Unconstitutional Charges On Electricity Generation: A Call For Legal Compliance

Posted On - 8 November, 2023 • By - King Stubb & Kasiva

On October 25, 2023, the Ministry of Power, Government of India (“GOI”) published a circular addressing the imposition of tariffs by various State Governments on various sources of power generation.[1] The Ministry highlights in the circular that additional charges or levies on electricity generation from various sources, such as hydropower, renewables, and thermal power, are illegal and unconstitutional.

The GOI is concerned that some state governments are imposing additional levies on power generation under the guise of development fees, taxes, or funds. These fees are frequently in the form of taxes or tariffs on electricity generation. The Ministry declares unequivocally that such charges are illegal. It earlier clarified its legal position on the implementation of water taxes or cess by specific states in a letter dated April 25, 2023. The constitutional provisions supporting this position are apparent.

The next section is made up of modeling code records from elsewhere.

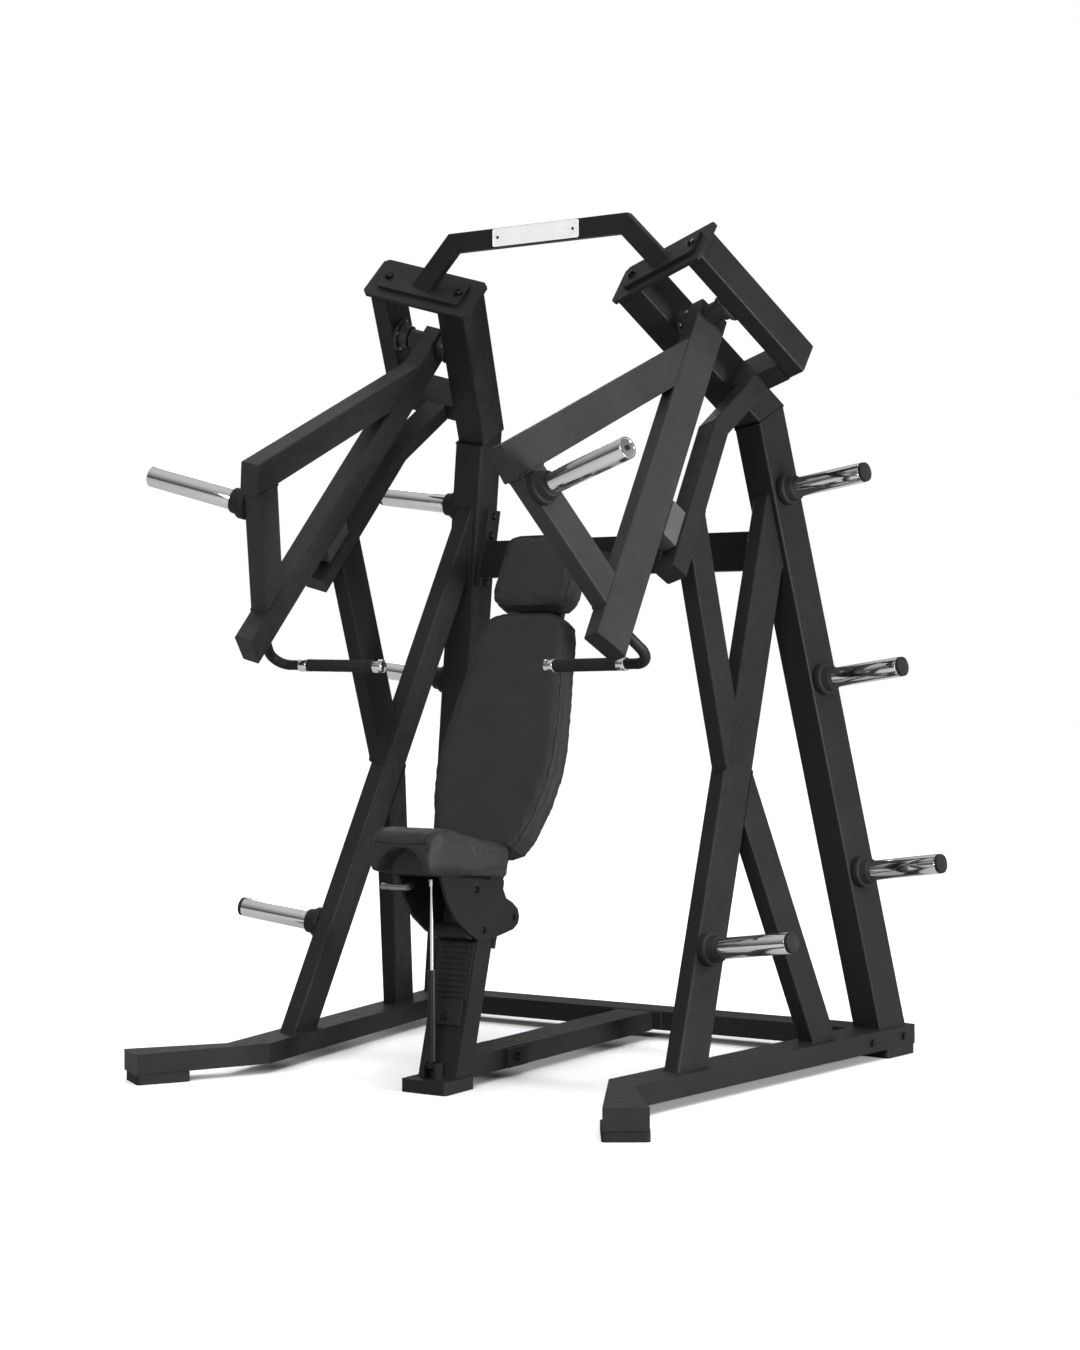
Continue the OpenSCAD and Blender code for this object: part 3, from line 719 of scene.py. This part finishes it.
def face_loop(node, normal):
    """The outline of a node's biggest flat face along a normal."""
    bm = merged(node)
    bmesh.ops.dissolve_limit(bm, angle_limit=math.radians(1), verts=bm.verts, edges=bm.edges)
    facing = [f for f in bm.faces if f.normal.dot(normal) > 0.7]
    face = max(facing, key=lambda f: f.calc_area())
    loop, face_normal = [v.co.copy() for v in face.verts], face.normal.copy()
    bm.free()
    return loop, face_normal


def pressed_seam(mesh, route, width, depth):
    """Sinks the points of a mesh near a route."""
    tree = KDTree(len(route))
    for k, p in enumerate(route):
        tree.insert(p, k)
    tree.balance()
    for v in mesh.vertices:
        gap = tree.find(v.co)[2]
        if gap < width:
            v.co -= v.normal * (depth * (1 - (gap / width) ** 2))


# %% A loop as a curve
def loop_curve(name, points):
    data = bpy.data.curves.new(name, "CURVE")
    data.dimensions = "3D"
    spline = data.splines.new("POLY")
    spline.points.add(len(points) - 1)
    for point, p in zip(spline.points, points):
        point.co = (*p, 1)
    spline.use_cyclic_u = True
    return data


# %% [markdown]
# Welts, stitches and weld beads all follow a path, so Geometry Nodes make
# them. One tree sweeps a round bead whose radius rises and falls along the
# path: with no ripple it is a welt, and with a ripple it is a weld. Another
# sets a stitch every few millimetres, turned along the path.


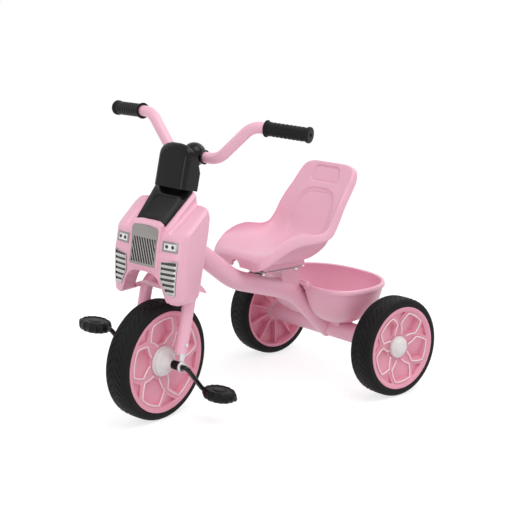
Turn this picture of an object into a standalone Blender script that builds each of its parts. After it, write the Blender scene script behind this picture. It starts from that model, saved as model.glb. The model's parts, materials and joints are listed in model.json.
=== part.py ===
# Children's tricycle with a toy car front.
# Lengths are in millimetres here and the meshes are made in metres.
# The trike faces -Y, its left side is +X and the ground is z = 0.
import bpy
import bmesh
from math import acos, cos, pi, radians, sin, tan
from mathutils import Matrix, Vector

METRE = 0.001
TOUCH_GAP = 0.3

# Wheels
FRONT_RADIUS = 125.0
REAR_RADIUS = 109.0
TYRE_WIDTH = 55.0
TYRE_DEPTH = 18.0
BEAD_DEPTH = 3.0
WHEELBASE = 485.0
REAR_TRACK = 414.0
WHEEL_SEGMENTS = 32
FRONT_HUB_SEAT = 14.5
REAR_HUB_SEAT = 9.5
HUB_RADIUS = 32.0
CAP_RADIUS = 24.0

# Steering
RAKE = 12.5
STEER_AT_REST = 12.0

# Frame. Spine points under the seat and at the rear are measured from the rear axle.
SPINE_RADIUS = 21.5
TUBE_WALL = 2.5
SPINE_FRONT = (56.0, 378.0)
SPINE_UNDER_SEAT = (-282.0, 262.0)
SPINE_REAR = [(-115.0, 102.0), (2.0, -7.0)]
SPINE_BENDS = [150.0, 130.0]
AXLE_TUBE_RADIUS = 22.3
AXLE_BUSH_FLANGE = 1.9
AXLE_ROD_RADIUS = 5.0
HEAD_TUBE_RADIUS = 18.0
HEAD_TUBE_LOW = 198.0
HEAD_TUBE_HIGH = 352.0
COLLAR_STATION = 328.0

# Fork and bars
FORK_TUBE_RADIUS = 13.0
FORK_HALF_WIDTH = 60.0
FORK_LEG_LOW = 28.0
FORK_CROWN = 178.0
FORK_BEND = 44.0
STEERER_RADIUS = 12.0
BAR_RADIUS = 11.7
BAR_STATION = 428.0
BAR_SETBACK = 12.0
BAR_COVER_RADIUS = 25.0
GRIP_START = (166.0, 127.0, 610.0)
GRIP_END = (261.0, 145.0, 606.0)
GUARD_HALF_WIDTH = 35.0
GUARD_START = -8.0
GUARD_END = 43.0

# Crank and pedals
CRANK_RADIUS = 5.0
CRANK_LENGTH = 78.0
CRANK_ANGLE = -48.0
CRANK_LEAN = 3.0
CRANK_CLEARANCE = 1.4
BRACKET_PLANE = 67.9
SCREW_STATION = 45.0
SCREW_RADIUS = 2.1
SCREW_HEAD = 2.6
PEDAL_LENGTH = 80.0
PEDAL_WIDTH = 57.0
PEDAL_THICKNESS = 22.0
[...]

Constitutional Provisions at the Core

  1. Schedule VII along with Entry-53 of List-II: The powers to charge taxes and duties are expressly stated in the VII Schedule. This schedule’s List-II specifies the powers of states to impose taxes or duties. State governments may not impose any tax or duty that is not expressly listed in this list. Entry 53 allows states to levy taxes on the consumption or sale of electricity inside their borders. It does not, however, include the authority to levy any tax or duty on electricity generation. This distinction is critical because electricity produced in one state can be consumed in another, and no state can impose taxes or levies on inhabitants of neighbouring states.
  2. Articles 286, 287 and 288 of the Constitution: Article 286 specifically prohibit states from imposing taxes or charges on the delivery of goods or services that occur outside the state. Articles 287 and 288 forbid the imposition of tariffs on the consumption or sale of electricity utilised by the Central Government or sold to it for use or by its agencies.
  3. Entry 56 of the Union List: This entry governs inter-state river concerns that fall under the purview of the Centre. Many hydroelectric plants are located or are planned to be built along interstate rivers. As a result, any tariff imposed on the non-consumptive usage of water from these rivers for electricity generation violates the requirements of the Indian Constitution.
  4. Water Cess: Hydropower projects do not use water to generate electricity. Instead, power is generated by passing water via a turbine. This is comparable to wind power, in which wind turns a turbine to generate electricity. Thus, there is no reason to levy a “water cess” on hydropower projects. Furthermore, Entry-17 of List-II prohibits states from levying any tax or duty on water. As a result, imposing a water cess is a violation of the Constitution.

A Call for Compliance

In light of these constitutional provisions, the circular from the Ministry of Power reiterates that no taxes or duties, regardless of the source of electricity generation, can be imposed by any State on the generation or inter-state supply of electricity under the guise of additional charges, fees, or funds. State governments should abolish any tax, levy, or cess collected under the name of development fees, charges, or funding on the generation of electricity from any source, whether thermal, hydro, renewables or any other.

This circular emphasises the importance of adhering to the rule of law and the Constitution in taxation concerns, as well as the GOI’s commitment to establishing a fair and legally compliant environment for the country’s energy generation and consumption. It is a call for consistency, legality, and a level playing field in the country’s energy sector.